While praising the Obama administration for banning many of the harshest interrogation techniques, she said it needed to go further, providing victims of U.S. abuses with an opportunity to rebuild their lives.
"I believe we are finally starting to turn the page on this extremely
unfortunate chapter of recent history, with counter-terrorism measures starting to move back in to line with international human rights standards," Pillay said.
"But there is still much to do before the Guantanamo chapter is truly brought to a close."
Pillay’s remarks challenged Obama's decision to limit investigation into past abuses and to continue to hold some detainees who have not been charged with a crime. In May, Obama said some detainees deemed too dangerous to release might have to be held indefinitely.
"There should be no half-measures, or new creative ways to treat people as criminals when they have not been found guilty of any crime," Pillay said.
"Guantanamo showed that torture and unlawful forms of detention can all too easily creep back in to practice during times of stress, and there is still a long way to go before the moral high ground lost since 9/11 can be fully reclaimed."
But Pillay did not address the Obama administration's decision to use reformed military commissions to try suspected terrorists. Human rights groups have criticized the commissions, particularly that terror suspects could be convicted and executed based on evidence obtained by torture.
Pillay said that detainees who are not prosecuted and potentially face torture if they are sent back to their own countries "must be given a new home, where they can start to build a new life, in the United States or elsewhere. I welcome the fact that in recent weeks a number of countries have agreed to take in a few people in this position, and urge others to follow suit, including first and foremost the United States itself."
Earlier this month, the first Guantanamo detainee, Ahmed Ghailani, was flown to the United States to face death-pentalty charges for his alleged role in the 1998 bombing of two U.S. embassies in East Africa. He is in custody in New York City.
But huge majorities of both Republican and Democratic lawmakers have resisted allowing any more of the remaining 229 detainees at Guantanamo into the United States. Republicans, in particular, have said they do not want GITMO detainees “wandering around in their neighborhgoods.”
As a result, the Senate voted 90 to 6 in May to withhold funding for the closure of Guantanamo until the Obama Administration submits a plan for doing so.
Pillay was also highly critical of the administration of George W. Bush. She charged that the Bush administration’s counterterrorism policies had undermined international efforts to end torture. "The terrorist acts that shook the world on 11 September 2001 had a devastating impact on the fight to eliminate torture," she wrote. "Some states that had previously been careful not to practice or condone torture became less scrupulous."

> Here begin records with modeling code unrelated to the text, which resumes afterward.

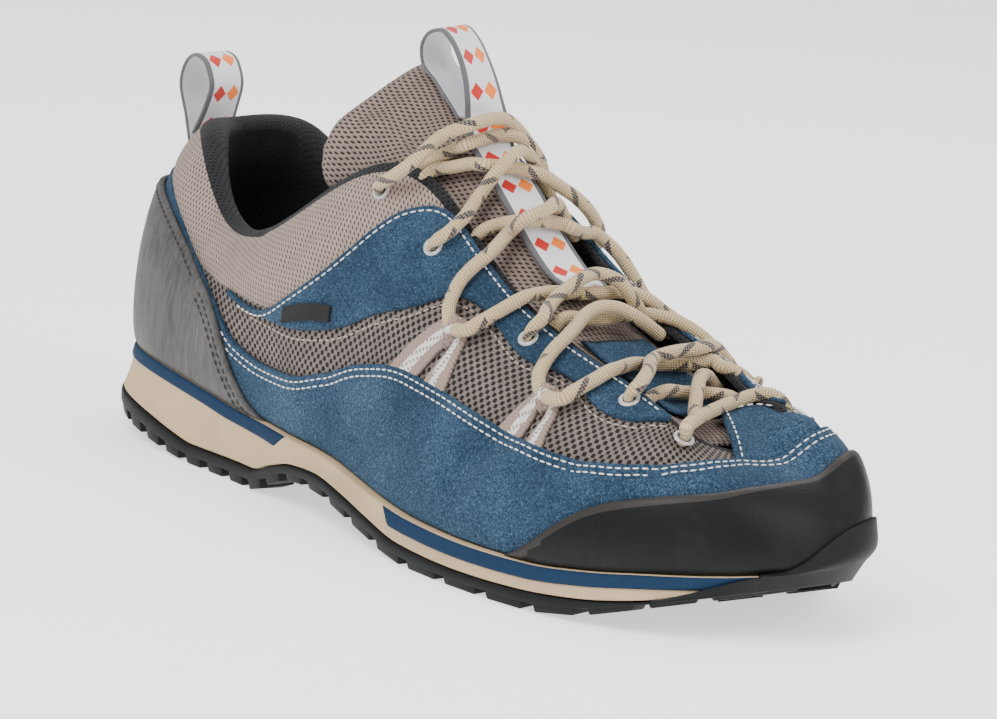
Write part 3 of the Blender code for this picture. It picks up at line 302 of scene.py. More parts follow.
def netMap(points, origin=(0.0, 0.0)):
    along = np.linalg.norm(np.diff(points, axis=1), axis=2)
    across = np.linalg.norm(np.diff(points, axis=0), axis=2)
    u = np.concatenate([np.zeros((len(points), 1)), np.cumsum(along, axis=1)], 1)
    v = np.concatenate([np.zeros((1, points.shape[1])), np.cumsum(across, axis=0)], 0)
    return np.stack([u + origin[0], np.broadcast_to(v.mean(1)[:, None], v.shape) + origin[1]], 2)


# The finished piece: seams merged, faces outward, at its place in the frame
def makePiece(name, bm, finishes, nodes, sharp=None):
    bmesh.ops.remove_doubles(bm, verts=bm.verts[:], dist=0.000002)
    bmesh.ops.recalc_face_normals(bm, faces=bm.faces[:])
    bmesh.ops.translate(bm, verts=bm.verts[:], vec=shift)
    mesh = bpy.data.meshes.new(name)
    bm.to_mesh(mesh)
    bm.free()
    for finish in finishes:
        mesh.materials.append(finish)
    mesh.shade_smooth()
    if sharp:
        mesh.set_sharp_from_angle(angle=math.radians(sharp))
    piece = bpy.data.objects.new(name, mesh)
    bpy.context.scene.collection.objects.link(piece)
    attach(piece, "root")
    if nodes:
        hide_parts(*nodes)
    return piece


# Finishes. A node with its inputs set, or linked where the value is another node's output
def addNode(tree, kind, inputs, output=0, **settings):
    made = tree.nodes.new("ShaderNode" + kind)
    for setting, value in settings.items():
        setattr(made, setting, value)
    for socket, value in inputs.items():
        if isinstance(value, bpy.types.NodeSocket):
            tree.links.new(value, made.inputs[socket])
        else:
            made.inputs[socket].default_value = value
    return made.outputs[output]


def newFinish(name, **shaderValues):
    made = bpy.data.materials.new(name)
    made.use_nodes = True
    shader = made.node_tree.nodes["Principled BSDF"]
    for socket, value in shaderValues.items():
        shader.inputs[socket.replace("_", " ")].default_value = value
    return made, made.node_tree, shader


def calc(tree, operation, a, b=0.0, c=0.0):
    return addNode(tree, "Math", {0: a, 1: b, 2: c}, operation=operation)


def blendColour(tree, factor, a, b, blend="MIX"):
    made = tree.nodes.new("ShaderNodeMix")
    made.data_type = "RGBA"
    made.blend_type = blend
    for socket, value in ((0, factor), (6, a), (7, b)):
        if isinstance(value, bpy.types.NodeSocket):
            tree.links.new(value, made.inputs[socket])
        elif socket == 0:
            made.inputs[socket].default_value = value
        else:
            made.inputs[socket].default_value = (*value, 1.0)
    return made.outputs[2]


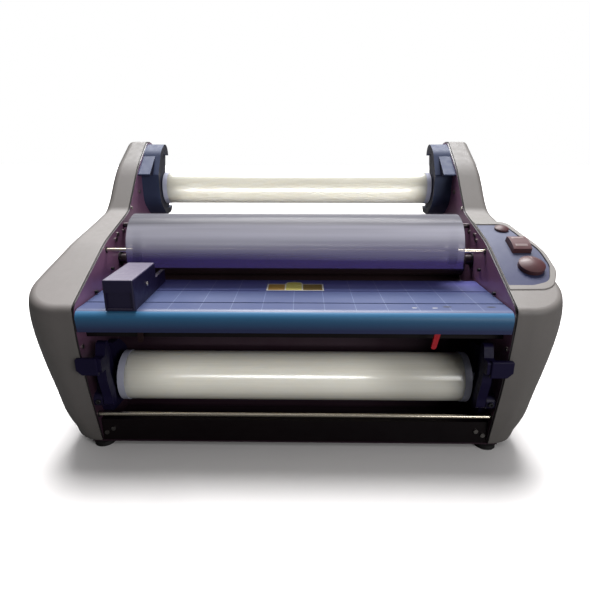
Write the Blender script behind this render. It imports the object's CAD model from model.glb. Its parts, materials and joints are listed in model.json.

Pillay called for "leadership” to end “this grotesque practice." She welcomed Obama's decision to close Guantanamo by next January and to ban waterboarding and other extreme interrogation techniques.
"Equally importantly, victims of torture must be helped to recover from one of the worst ordeals that a human being can face. The physical and mental scars of torture are excruciating, the effect on families devastating, and there are often long-term socio-economic effects, including a stigma that can be extremely hard to erase. Victims of torture must be compensated and cared for -- for as long as it takes to enable them once again to lead a relatively normal life," she said.